◆ **DIRECTIONS FOR THIS TASK**: Single out the lines that include the word "scene". Copy them.

◆ **SUPPLIED RECORDS**:
..........
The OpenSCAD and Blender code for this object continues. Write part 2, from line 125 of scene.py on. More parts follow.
..........
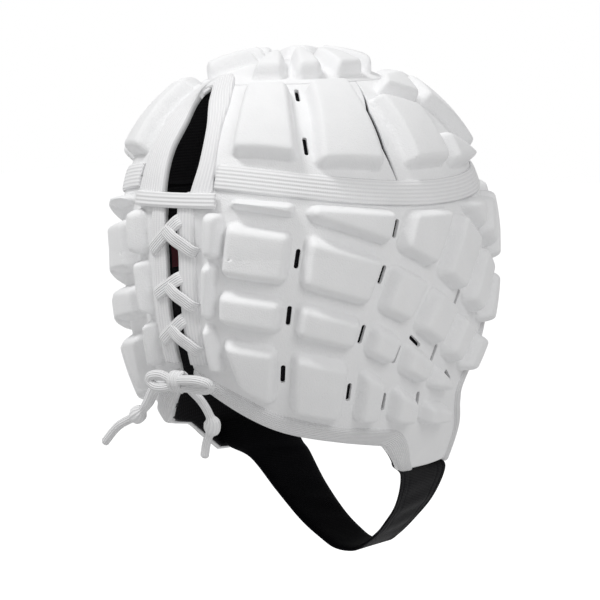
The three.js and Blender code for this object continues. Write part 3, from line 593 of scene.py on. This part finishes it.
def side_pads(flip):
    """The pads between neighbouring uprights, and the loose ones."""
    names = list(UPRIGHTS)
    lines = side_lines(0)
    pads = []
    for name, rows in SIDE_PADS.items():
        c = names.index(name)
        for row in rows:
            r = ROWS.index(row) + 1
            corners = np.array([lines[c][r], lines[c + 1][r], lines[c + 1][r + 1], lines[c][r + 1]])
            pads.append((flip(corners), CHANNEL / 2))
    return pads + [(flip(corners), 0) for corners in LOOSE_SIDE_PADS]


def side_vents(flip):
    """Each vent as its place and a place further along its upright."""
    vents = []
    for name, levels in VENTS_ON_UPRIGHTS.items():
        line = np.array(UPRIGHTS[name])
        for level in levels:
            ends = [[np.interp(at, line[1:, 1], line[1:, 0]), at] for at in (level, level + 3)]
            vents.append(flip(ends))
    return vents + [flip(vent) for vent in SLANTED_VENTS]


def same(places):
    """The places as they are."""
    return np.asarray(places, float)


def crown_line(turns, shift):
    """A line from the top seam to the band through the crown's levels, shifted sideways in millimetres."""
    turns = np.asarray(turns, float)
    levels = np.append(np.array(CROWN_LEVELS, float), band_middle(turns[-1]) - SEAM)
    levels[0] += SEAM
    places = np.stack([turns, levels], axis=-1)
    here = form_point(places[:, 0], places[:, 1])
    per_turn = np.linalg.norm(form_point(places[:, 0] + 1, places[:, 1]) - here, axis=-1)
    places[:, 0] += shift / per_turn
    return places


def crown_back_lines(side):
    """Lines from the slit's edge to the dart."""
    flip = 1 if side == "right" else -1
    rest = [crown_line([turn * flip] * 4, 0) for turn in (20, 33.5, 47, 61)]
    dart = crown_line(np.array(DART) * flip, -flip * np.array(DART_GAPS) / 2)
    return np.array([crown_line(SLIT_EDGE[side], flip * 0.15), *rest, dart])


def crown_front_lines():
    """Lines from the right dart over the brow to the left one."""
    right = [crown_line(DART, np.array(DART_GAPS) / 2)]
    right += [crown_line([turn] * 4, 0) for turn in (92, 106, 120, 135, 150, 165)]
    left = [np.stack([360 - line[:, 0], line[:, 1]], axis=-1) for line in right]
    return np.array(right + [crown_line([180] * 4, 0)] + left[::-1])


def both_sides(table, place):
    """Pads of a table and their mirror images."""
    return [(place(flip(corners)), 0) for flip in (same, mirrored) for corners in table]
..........
◆ **WORKED SOLUTION**:
The OpenSCAD and Blender code for this object continues. Write part 2, from line 125 of scene.py on. More parts follow.
The three.js and Blender code for this object continues. Write part 3, from line 593 of scene.py on. This part finishes it.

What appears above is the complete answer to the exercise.